Eduardo Febres Muñoz

Research Assistant , Africana Studies

Biography

Eduardo received his M.A. in Journalism from Universidad Torcuato Di Tella in Argentina (2011) and his B.A. in Literature from Universidad Central de Venezuela (2006). From 2012 to 2018, he was part of the workers-owned cooperative, Mecha, in Caracas, Venezuela, participating in educational and transmedia projects to facilitate low-income youth access to critical thought and visual communication tools.
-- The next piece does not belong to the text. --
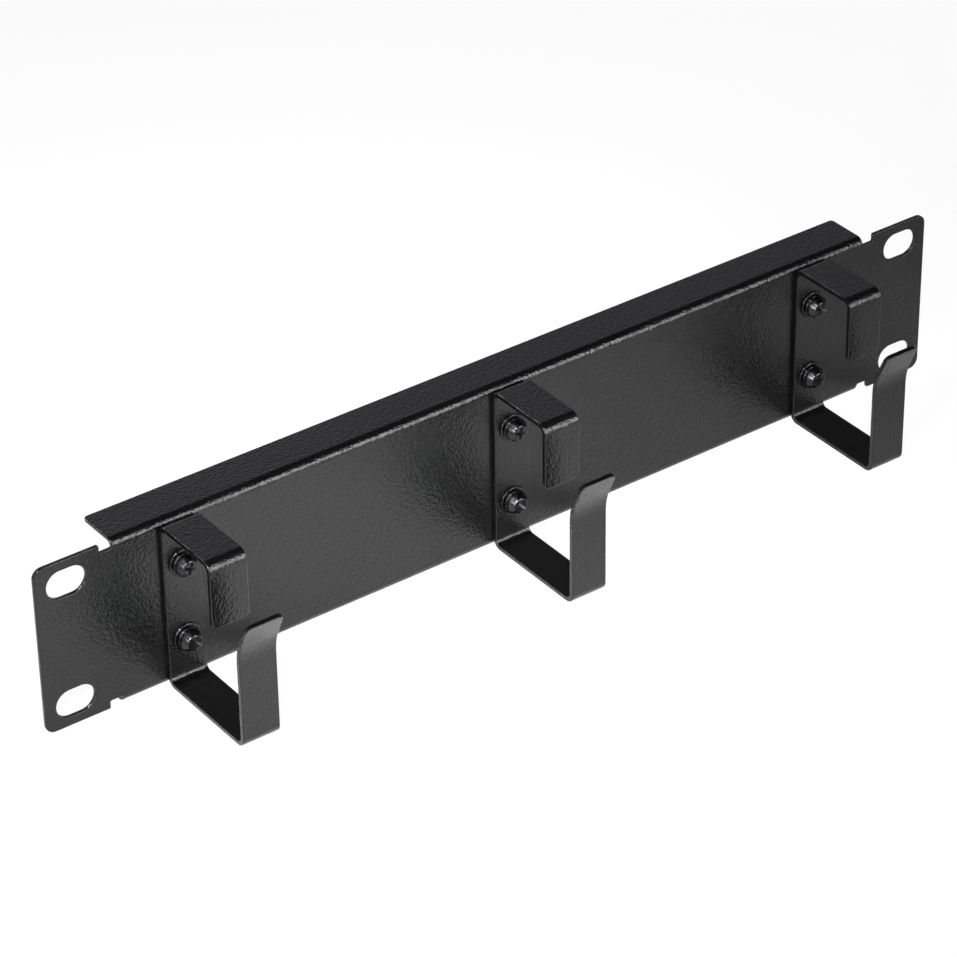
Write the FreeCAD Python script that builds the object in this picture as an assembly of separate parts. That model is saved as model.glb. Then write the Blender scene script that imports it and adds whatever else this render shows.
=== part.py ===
"""Cable management panel for a 10-inch rack, one rack unit high.

A folded steel panel carries three open cable brackets. Each bracket is one bent
strip of steel, held by two pan-head screws with a spring washer and a flat washer
under the head and a hex nut behind the panel.

Millimetres. X runs along the panel, +Y points to the rack behind it, +Z is up.
The origin is the middle of the four mounting slots, on the rear face of the ears.
"""
import FreeCAD, Part
import math
import os

from FreeCAD import Vector

# Panel: one sheet, its top and bottom edges folded to the rear between the ears
panel_length = 254.0
panel_height = 43.66
sheet = 1.0
ear_length = 19.9
ear_corner_radius = 2.5
relief_length = 3.2
flange_depth = 11.8
flange_corner_radius = 1.0
panel_inside_radius = 1.0

# Mounting slots, two in each ear, placed from the end and the edge of the panel
slot_length = 10.0
slot_width = 7.0
slot_from_end = 8.0
slot_from_edge = 5.955

# Cable brackets: bent from strip, open between the flap and the flared upright
bracket_from_end = 36.6
strip_width = 9.7
strip = 1.2
bracket_inside_radius = 1.3
hood_below_fold = 0.43
arm_below_fold = 0.07
hood_depth = 20.4
flap_length = 17.0
arm_depth = 30.5
upright_height = 34.0
flare_angle = 24.0
flare_reach = 3.8
flare_inside_radius = 14.0
end_corner_radius = 1.5

# Fasteners: M3, two on each bracket
screw_spacing = 20.0
thread_diameter = 3.0
screw_length = 8.0
hole_clearance = 0.2
nut_clearance = 0.03
head_overhang = 1.3
head_edge_height = 0.7
head_crown_height = 1.5
head_crown_inset = 1.2
recess_diameter = 3.1
recess_slot = 0.75
recess_depth = 1.5
recess_end_diameter = 1.4
recess_end_slot = 0.54
flat_washer_rim = 1.8
flat_washer_thickness = 0.5
spring_washer_rim = 1.2
spring_washer_thickness = 0.8
spring_washer_gap = 0.5
spring_washer_slant = 25.0
nut_wall = 1.25
nut_height = 2.4

# Places worked out from the sizes above
panel_front = -sheet
fold_top = panel_height / 2
channel_end = panel_length / 2 - ear_length
relief_end = channel_end + relief_length
relief_floor = fold_top - panel_inside_radius - sheet
slot_x = panel_length / 2 - slot_from_end
slot_z = panel_height / 2 - slot_from_edge
bracket_x = panel_length / 2 - bracket_from_end
bracket_top = fold_top - hood_below_fold
bracket_bottom = -fold_top - arm_below_fold
strip_front = panel_front - strip
washer_front = strip_front - flat_washer_thickness
head_seat = washer_front - spring_washer_thickness
hole_radius = thread_diameter / 2 + hole_clearance
bracket_places = {"left": -bracket_x, "center": 0.0, "right": bracket_x}
screw_places = {"upper": screw_spacing / 2, "lower": -screw_spacing / 2}

PLUS_Y = Vector(0, 1, 0)
TOLERANCE = 1e-4


def offset_corners(points, distance):
    """Corners of the line that runs a distance to the left of an open line of points."""
    directions = []
    for first, second in zip(points, points[1:]):
        length = math.hypot(second[0] - first[0], second[1] - first[1])
        directions.append(((second[0] - first[0]) / length, (second[1] - first[1]) / length))
    moved = []
    for i, point in enumerate(points):
        before = directions[max(i - 1, 0)]
        after = directions[min(i, len(directions) - 1)]
        normal = (-before[1] - after[1], before[0] + after[0])
        scale = distance * 2 / (normal[0] ** 2 + normal[1] ** 2)
        moved.append((point[0] + normal[0] * scale, point[1] + normal[1] * scale))
    return moved


def rounded_line(points, radii):
    """Edges of an open line in the YZ plane, with an arc of its own radius at each inner corner."""
    edges = []
    start = Vector(0, *points[0])
    for i, radius in enumerate(radii, 1):
        corner = Vector(0, *points[i])
        to_last = (Vector(0, *points[i - 1]) - corner).normalize()
        to_next = (Vector(0, *points[i + 1]) - corner).normalize()
        half = to_last.getAngle(to_next) / 2
        middle = (to_last + to_next).normalize()
        first = corner + to_last * (radius / math.tan(half))
        last = corner + to_next * (radius / math.tan(half))
        crest = corner + middle * (radius / math.sin(half) - radius)
        edges.append(Part.LineSegment(start, first).toShape())
        edges.append(Part.Arc(first, crest, last).toShape())
        start = last
    edges.append(Part.LineSegment(start, Vector(0, *points[-1])).toShape())
    return edges


def bent_strip(points, inside_radii, thickness, width):
    """A sheet bent along a line of (y, z) points: its thickness lies to the line's left, its width along X."""
    left_points = offset_corners(points, thickness)
    right_radii = []
    left_radii = []
    for before, corner, after, radius in zip(points, points[1:], points[2:], inside_radii):
        turn = (corner[0] - before[0]) * (after[1] - corner[1]) - (corner[1] - before[1]) * (after[0] - corner[0])
        right_radii.append(radius + thickness if turn > 0 else radius)
        left_radii.append(radius if turn > 0 else radius + thickness)
    edges = rounded_line(points, right_radii) + rounded_line(left_points, left_radii)
    for i in (0, -1):
        edges.append(Part.LineSegment(Vector(0, *points[i]), Vector(0, *left_points[i])).toShape())
    section = Part.Face(Part.Wire(Part.__sortEdges__(edges)))
    section.translate(Vector(-width / 2, 0, 0))
    return section.extrude(Vector(width, 0, 0))


def round_corners(solid, radius, along, length, near):
    """Rounds the short edges along one direction that lie within a box around the end of a piece."""
    edges = []
    for edge in solid.Edges:
        ends = edge.Vertexes
        if len(ends) != 2 or abs(edge.Length - length) > TOLERANCE:
            continue
        run = (ends[1].Point - ends[0].Point).normalize()
        if abs(abs(run.dot(along)) - 1) < TOLERANCE and near.isInside(edge.CenterOfMass):
            edges.append(edge)
    return solid.makeFillet(radius, edges)


def rod(radius, y_from, y_to, x=0.0, z=0.0):
    """A round rod along Y."""
    return Part.makeCylinder(radius, y_to - y_from, Vector(x, y_from, z), PLUS_Y)


def slot_cutter(x, z):
    """An obround hole through the sheet, long along X."""
    straight = slot_length - slot_width
    radius = slot_width / 2
    cutter = Part.makeBox(straight, 3 * sheet, slot_width, Vector(x - straight / 2, -2 * sheet, z - radius))
    for side in (-1, 1):
        cutter = cutter.fuse(rod(radius, -2 * sheet, sheet, x + side * straight / 2, z))
    return cutter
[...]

Febres’ current research at the University of Notre Dame focuses on the confluence and synchronicity of two phenomena that marked the beginning of the 19th Century in Latin America: the independence revolution against the Spanish empire and exponential growth in the number of printing presses installed in Hispanic America.  He analyzes how some of the pioneering editors and revolutionaries, headed by Simón Bolívar, postulated singular notions of the frontier, race, identity, and dialogue with the West in their printed projects that challenge or question some of the fundamental assumptions of the late 19th Century and 20th Century Latin Americanism.

His broader interests include Latin Americanism, Digital Humanities, First Wave of Decolonization and World Ecology. He is part of the Environmental Humanities Initiative in Notre Dame, and he runs the independent project for an open-access index of Latin American public domain literature, MOREL.